August, 1991. I'm staying with Dave, Buddi, and Dave's mother at their home in Avon Lake, a little town about twelve miles east of Lorain. I'd been evicted from 1444 Broadway for nonpayment, which I didn't pay because the new owner wanted to (A) raise the rent, (B) tack on utilities, but (C) didn't want to fix anything; by this point, I had no running water.
I had a job coming up in Cleveland, a live-in position, which started on the eighth of September-until it opened up, I'd stay with my friends. Dave and I had wound up on each other's doorsteps in the past, so this was nothing new.
We thought we'd left the weirdness behind us in Lorain, until we started noticing things coming up missing, small items, which would turn up in plain sight later. The three of us slept in the rec area of the basement, and were awakened a couple of times by the tv coming on by itself. Dave's dog and cat would often act as if trying to get the attention of an unseen fourth person; Dave's mother rarely came down there, we thought because of the stairs.
One Sunday morning, I was awakened by the scent of coffee brewing. Looking over at the bed from the couch where I slept, I could see that Dave was already up, and probably in the kitchen, and Buddi was stirring.
I'd just put on my glasses when I heard Buddi scream. I whirled in her direction, and I could see she was pointing at the foot of the stairs. There, directly below the brightly lit ceiling fixture, was the form of a man, looking as if made of darkness itself. It was three-dimensional, and opaque, standing upright, facing her. I yelled, and it turned toward me, and-FLIPPED- sideways, like that woman in the Star Trek episode, so that I could barely see it on edge. Then it vanished.
As it disappeared, the dryer, which was in the next room, came on by itself.

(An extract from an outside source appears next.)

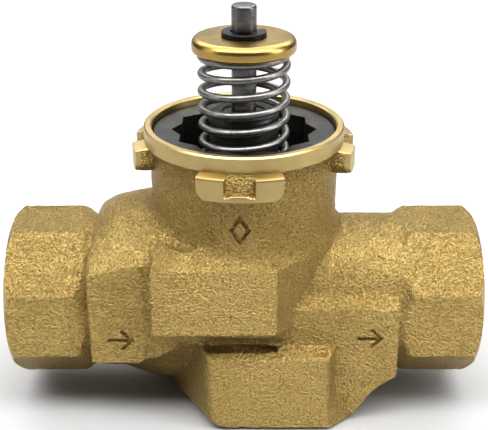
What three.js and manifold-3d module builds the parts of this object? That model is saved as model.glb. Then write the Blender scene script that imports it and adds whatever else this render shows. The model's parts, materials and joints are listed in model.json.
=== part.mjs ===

Dave came charging down the stairs (all this was a few seconds) to comfort his wife, as we both described to him what we'd seen-he said he'd sometimes seen "something moving" in that spot, that wouldn't be there when he'd turn his full gaze upon it.
We tried to tell his mother about it, but she refused to discuss it, saying we were making it up to scare her.
Still, she wouldn't go down in the basement by herself.